“There is always something left to love .”
-Gabriel Garcia Marquez
Love, as it is said, is an essential part of the Colombian author and Nobel Prize winner, Gabriel Garcia Marquez’s novels. It is the second essential element after the much debated issue of magical realism. However, love evolves, flourishes, and spreads in every story Marquez tells.
Starting his career as a journalist in a Colombian daily, Marquez has produced a valuable intellectual resource through his writing. A man who once read the Metamorphosis by Kafka, decided to write in a surreal plot where the reader has to believe in spite of the facts. It is magical realism that decorates the surroundings in the stories produced by him. But everything is also surrounded by love.
Marquez always chose the stories of pandemic, war, separation, migration, colonialism and personal feud. The time when Marquez started writing, the South American continent was witnessing military coups, civil war, the fight between the liberals and other forces, rise of communism and despotism. He himself grew up in such surroundings with political unrest, and deteriorating economy. European colonies were fighting for their grounds and the economy was brutally fractured.
If an author weaves stories about such serious issues, we expect only bloodshed, vivid description of war, and political documentation. But Marquez not only discusses these issues with an ideological backing but tries the criteria of normalcy. He stretches out the personalities with their traits, humane and also barbaric. It is Marquez who imagines a love story during a pandemic. A love story in most unexpected situation. A love bonding mesmerized in his novel, Love in the Time of Cholera.

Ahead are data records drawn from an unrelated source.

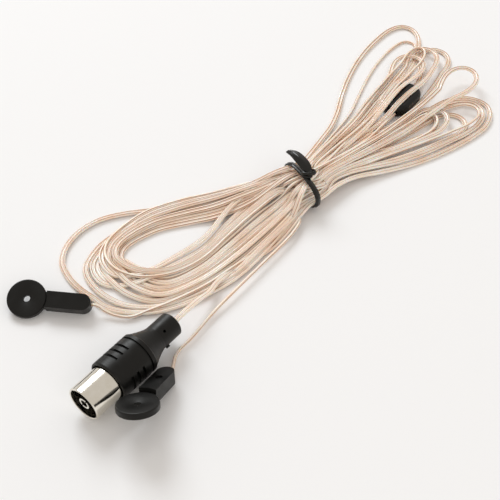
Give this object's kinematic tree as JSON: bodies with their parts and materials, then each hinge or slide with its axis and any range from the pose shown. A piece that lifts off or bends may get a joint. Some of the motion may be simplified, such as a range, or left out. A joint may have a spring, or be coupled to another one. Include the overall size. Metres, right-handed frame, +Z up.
{
  "type": "indoor FM antenna",
  "caption": "Indoor T-wire FM antenna with a clear figure-8 feeder hanked by a twist tie, a female coax plug, a junction moulding and two nail-up end discs",
  "frame": {"origin": "on the floor, at the bottom centre of the box round the plug, the three mouldings and the tie", "axes": "+Z up from the floor, +Y away from the camera along the longest extent, +X to the camera's right"},
  "size_m": [0.1615, 0.209, 0.0144],
  "materials": {
    "nickel_plate": "bright nickel plate on turned brass",
    "contact_metal": "bright nickel plate on brass",
    "black_insulator": "black moulded insulator",
    "core_mould": "black inner mould, hidden",
    "black_mould": "satin black soft PVC overmould",
    "black_disc": "fine-grained satin black moulding",
    "tie_plastic": "black plastic-coated wire ribbon",
    "splice_metal": "tinned crimp ferrule, hidden",
    "clear_cord": "clear glossy PVC over fine stranded copper"
  },
  "bodies": {
    "root": {"plug_sleeve": "nickel_plate", "plug_insulator": "black_insulator", "plug_contact": "contact_metal", "plug_core": "core_mould", "plug_boot": "black_mould", "feeder_lead": "clear_cord", "feeder_hank": "clear_cord", "junction_disc": "black_disc", "splice_left": "splice_metal", "splice_right": "splice_metal", "arm_left_lead": "clear_cord", "arm_right_lead": "clear_cord", "end_disc_left": "black_disc", "end_disc_right": "black_disc", "twist_tie": "tie_plastic"}
  },
  "joints": []
}
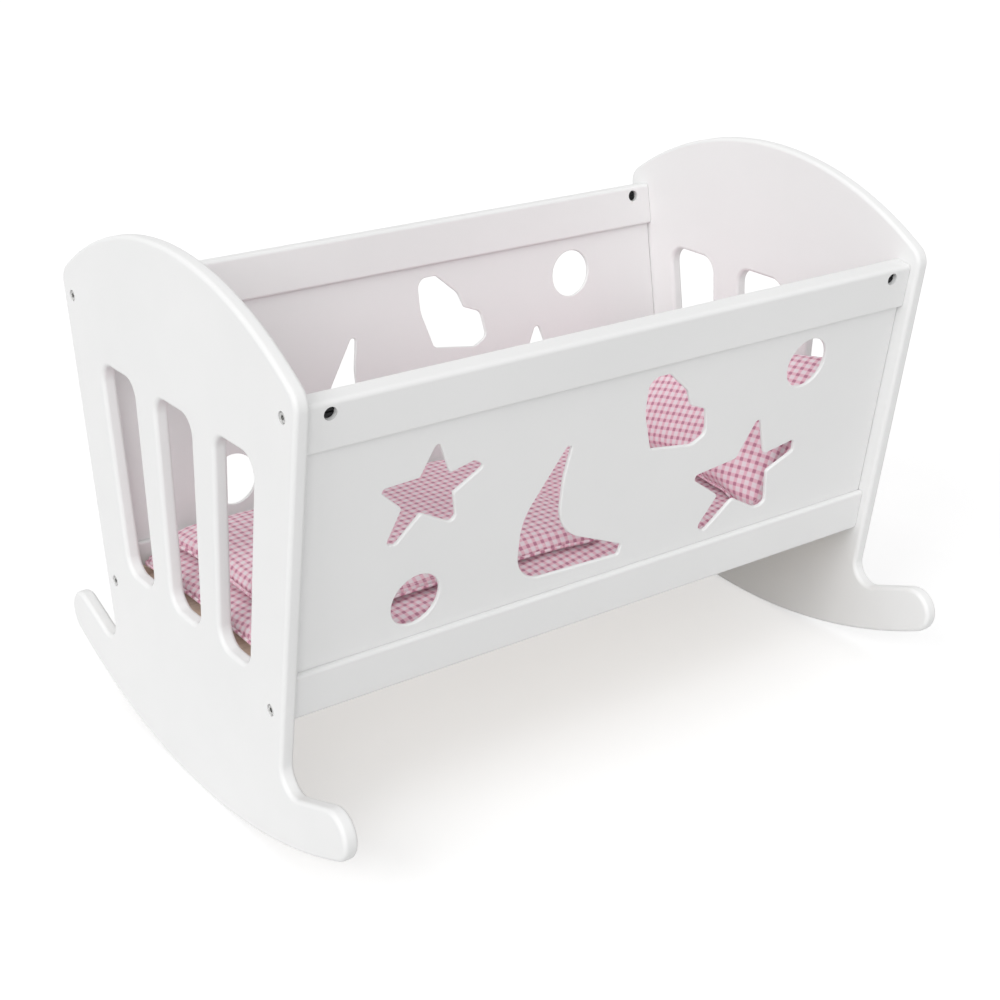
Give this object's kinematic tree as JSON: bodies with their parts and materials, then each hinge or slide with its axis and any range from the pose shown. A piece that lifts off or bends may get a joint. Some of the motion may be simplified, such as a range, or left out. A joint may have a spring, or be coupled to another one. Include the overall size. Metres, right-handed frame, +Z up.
{
  "type": "doll cradle",
  "caption": "Rocking cradle for dolls and soft toys, with pierced panels between side rails, slotted rocker ends, a base board, a mattress, a quilt and a pillow.",
  "frame": {"origin": "on the floor, under the middle of the cradle", "axes": "+X along the cradle to the head end, where the pillow leans; -Y to the front, where the upper barrel nuts face out; +Z up"},
  "size_m": [0.5, 0.383, 0.3686],
  "materials": {
    "white_paint": "fibreboard with satin white paint",
    "zinc_steel": "zinc plated",
    "pine": "bare planed",
    "plywood": "bare sanded",
    "pink_cotton": "pink and white gingham weave"
  },
  "bodies": {
    "cradle": {"end_panel_left": "white_paint", "end_panel_right": "white_paint", "side_panel_front": "white_paint", "side_panel_back": "white_paint", "side_rail_front_low": "white_paint", "side_rail_front_high": "white_paint", "side_rail_back_low": "white_paint", "side_rail_back_high": "white_paint", "base_board": "plywood", "batten_front": "pine", "batten_back": "pine", "batten_screw_front_1": "zinc_steel", "batten_screw_front_2": "zinc_steel", "batten_screw_front_3": "zinc_steel", "batten_screw_back_1": "zinc_steel", "batten_screw_back_2": "zinc_steel", "batten_screw_back_3": "zinc_steel", "bolt_left_front_low": "zinc_steel", "bolt_left_front_high": "zinc_steel", "bolt_right_front_low": "zinc_steel", "bolt_right_front_high": "zinc_steel", "bolt_left_back_low": "zinc_steel", "bolt_left_back_high": "zinc_steel", "bolt_right_back_low": "zinc_steel", "bolt_right_back_high": "zinc_steel", "barrel_nut_left_front_low": "zinc_steel", "barrel_nut_left_front_high": "zinc_steel", "barrel_nut_right_front_low": "zinc_steel", "barrel_nut_right_front_high": "zinc_steel", "barrel_nut_left_back_low": "zinc_steel", "barrel_nut_left_back_high": "zinc_steel", "barrel_nut_right_back_low": "zinc_steel", "barrel_nut_right_back_high": "zinc_steel"},
    "mattress": {"mattress": "pink_cotton"},
    "quilt": {"quilt": "pink_cotton"},
    "pillow": {"pillow": "pink_cotton"}
  },
  "joints": [
    {"name": "mattress_lift", "type": "slide", "parent": "cradle", "child": "mattress", "axis": [0, 0, 1], "range_m": [0, 0.26]},
    {"name": "quilt_lift", "type": "slide", "parent": "mattress", "child": "quilt", "axis": [0, 0, 1], "range_m": [0, 0.26]},
    {"name": "pillow_lift", "type": "slide", "parent": "mattress", "child": "pillow", "axis": [0, 0, 1], "range_m": [0, 0.26]}
  ]
}
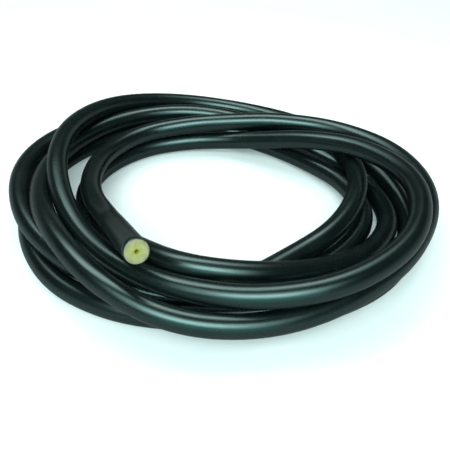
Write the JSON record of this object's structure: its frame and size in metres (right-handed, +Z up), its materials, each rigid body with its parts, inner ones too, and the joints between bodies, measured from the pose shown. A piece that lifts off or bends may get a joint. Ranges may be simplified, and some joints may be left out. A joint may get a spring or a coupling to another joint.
{
  "type": "rubber hose coil",
  "caption": "Loose coil of thick-walled rubber tubing with a thin black skin, a pale core, a small bore and bare cut ends, lying flat.",
  "frame": {"origin": "on the surface that the coil lies on, under the middle of the coil's box", "axes": "+Z up, -Y towards the side that the cut end on top of the pile faces, +X to the right as seen from that side"},
  "size_m": [0.3482, 0.3334, 0.0852],
  "materials": {
    "outer_skin": "smooth, half glossy, near black",
    "rubber_core": "dull cut face, pale yellow green"
  },
  "bodies": {
    "root": {"outer_skin": "outer_skin", "rubber_core": "rubber_core"}
  },
  "joints": []
}
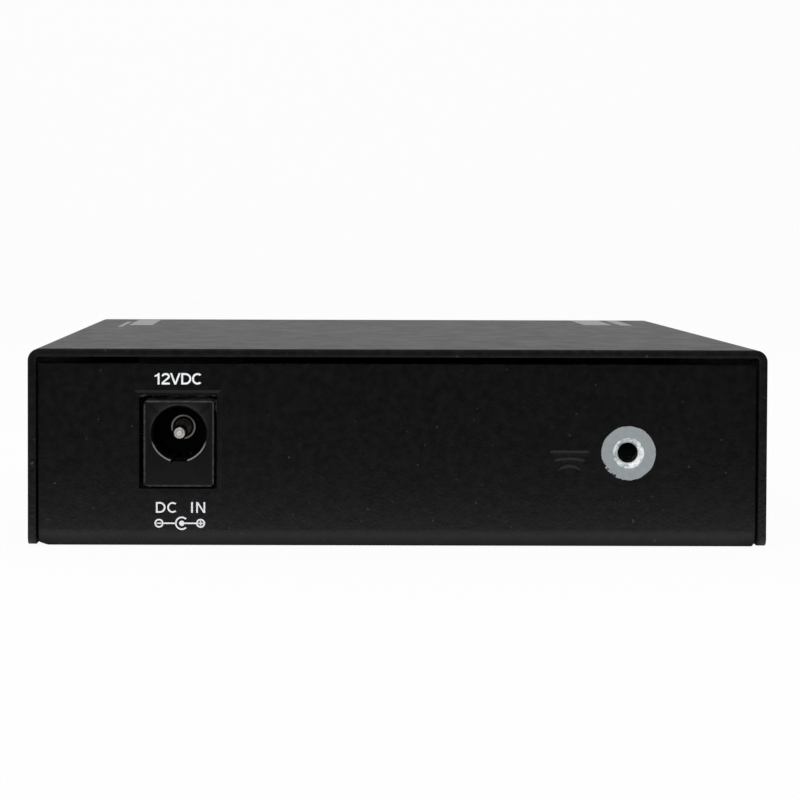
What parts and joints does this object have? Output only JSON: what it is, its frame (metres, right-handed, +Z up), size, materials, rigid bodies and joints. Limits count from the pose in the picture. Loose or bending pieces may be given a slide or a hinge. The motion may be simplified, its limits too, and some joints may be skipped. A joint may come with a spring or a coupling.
{
  "type": "fibre media converter",
  "caption": "Small black folded-steel box that joins a copper network lead to a fibre pair, with a power socket and an earth nut behind.",
  "frame": {"origin": "under the middle of the box, on the plane it stands on", "axes": "+Z up, -Y out of the rear panel with the power socket, +Y out of the front panel with the ports, +X to the right when the rear panel is faced"},
  "size_m": [0.094, 0.07, 0.0255],
  "materials": {
    "cover_paint": "black powder coat with a fine wrinkle",
    "panel_paint": "black powder coat with a fine wrinkle",
    "black_screws": "black oxide",
    "plated_steel": "zinc or nickel plated",
    "circuit_board": "green solder mask",
    "black_plastic": "moulded, satin",
    "nickel_pin": "nickel plated",
    "nickel_sheet": "nickel plated sheet",
    "gold_contacts": "gold plated",
    "module_plastic": "moulded, satin",
    "white_ceramic": "ground ceramic",
    "clip_plastic": "moulded",
    "switch_plastic": "moulded",
    "lever_plastic": "moulded",
    "lamp_lens": "tinted, clear",
    "chip_plastic": "moulded epoxy",
    "aluminium_can": "drawn can",
    "ferrite": "pressed",
    "chip_ceramic": "fired"
  },
  "bodies": {
    "case": {"cover": "cover_paint", "base_tray": "panel_paint", "cover_screws": "black_screws", "ground_nut": "plated_steel", "board_posts": "plated_steel", "board_screws": "plated_steel", "main_board": "circuit_board", "dc_jack_housing": "black_plastic", "dc_jack_pin": "nickel_pin", "dc_jack_contacts": "nickel_pin", "rj45_housing": "black_plastic", "rj45_shield": "nickel_sheet", "rj45_wires": "gold_contacts", "fibre_housing": "module_plastic", "ferrule_sleeves": "white_ceramic", "sleeve_holders": "nickel_sheet", "fibre_latches": "clip_plastic", "fibre_pins": "nickel_pin", "dip_switch_body": "switch_plastic", "dip_terminals": "nickel_pin", "led_lenses": "lamp_lens", "led_holders": "black_plastic", "led_leads": "nickel_pin", "converter_chip": "chip_plastic", "converter_leads": "nickel_pin", "magnetics_block": "chip_plastic", "magnetics_leads": "nickel_pin", "regulator_chip": "chip_plastic", "regulator_leads": "nickel_pin", "capacitor_cans": "aluminium_can", "power_inductor": "ferrite", "clock_crystal": "nickel_sheet", "power_diode": "chip_plastic", "chip_capacitors": "chip_ceramic", "chip_resistors": "chip_plastic"},
    "lever_1": {"dip_lever_1": "lever_plastic"},
    "lever_2": {"dip_lever_2": "lever_plastic"},
    "lever_3": {"dip_lever_3": "lever_plastic"},
    "lever_4": {"dip_lever_4": "lever_plastic"}
  },
  "joints": [
    {"name": "mode_switch_1", "type": "slide", "parent": "case", "child": "lever_1", "axis": [0, 0, 1], "range_m": [0, 0.0018]},
    {"name": "mode_switch_2", "type": "slide", "parent": "case", "child": "lever_2", "axis": [0, 0, 1], "range_m": [0, 0.0018]},
    {"name": "mode_switch_3", "type": "slide", "parent": "case", "child": "lever_3", "axis": [0, 0, 1], "range_m": [0, 0.0018]},
    {"name": "mode_switch_4", "type": "slide", "parent": "case", "child": "lever_4", "axis": [0, 0, 1], "range_m": [0, 0.0018]}
  ]
}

One Hundred Years of Solitude, a novel that is widely acclaimed and seen as one of the greatest novels ever produced in world literature, demonstrates love with all its flavours and extent, purity and lust. A story about a family that settles in an alien land after a lengthy fight against natural calamities has many colours of human nature to express, most primarily love with seamless stretch, beyond bodies and relations.
Marquez’s fame is known with the fact that his novels are the second bestsellers across the world after Bible. Marquez is widely read, loved and regarded novelist of Latin American literature. Marquez was inspired by the literary beauty of magical realism. He was both praised as well as criticised for this literary device. Some critics term it as post colonial hangover. Although the real essence of Marquez’s writing lies in the descriptive presentation of sureal incidents that helps breaking the monotonous procession of the story.

Personally Marquez has a successful married life which sprouted through a love relationship since his school time. His wife has been a source of support in difficult times; when they had not a settled household; when spending 18 months of time on a book with no committed consequences; she was there with Marquez, known as the “writer of nostalgia.” We see the same support and care in Ursula, who cares his husband even when, he eventually, loses his senses and turns a lunatic. She never complains about his experiments, the unending hope of discovering alchemy. Love is all about acceptance and support. Ursula fits in the context.
The Colombian society is known for its vibrant facets. Its roots still connect the history to the present. People during the time of Marquez were superstitious and were very serious about fortune tellers, prophecies, and astrology. One of the Buendias fall in love with the fortune teller, crossing every limit of moral values and ransacking the personal space. Love also has a violent expression with the character Jose Arcadio who runs away with a Gypsy woman.
One Hundred Years of Solitude covers the lifespan of a family that built the small town, Macondo. The bloodline of the Buendias survives various generations and ends in a tragic way. A family that sees feuds, assassinations, betrayal, hysteria, blindness, and grief, also lacks the spirit of love. You may say Marquez uses love as an ointment, as a healing emotion to cure the brutality and savage values. A failed love makes a person jealous and bitter, like Amaranta, Ursula’s daughter, who dies a virgin. Her love affair with Pierto Crespi shatters as he lefts her for her sister. However, after a long time when he reappears and proposes again, Amaranta rejects him; in dejection Crespi kills himself. Colonel Buendia, son of Ursula and Jose Buendia, joins the army and fathers seven sons with seven different women. He never marries anyone.
There are also many intricate love stories in the novel which perpetually and validly show the diversity of love. Love can not only join people but also force to exile. With a timespan of one hundred years, the family looses its vitality and potential like the peeling off wall of an old house. Love loses its purity when incestuous relations flourish in dark shadowy spaces. When the predictions begin to realize, people quit their trust and join the battle against their own identities. A house shatters and a family comes to an end, devoid of the basic necessity of humanity, that is love.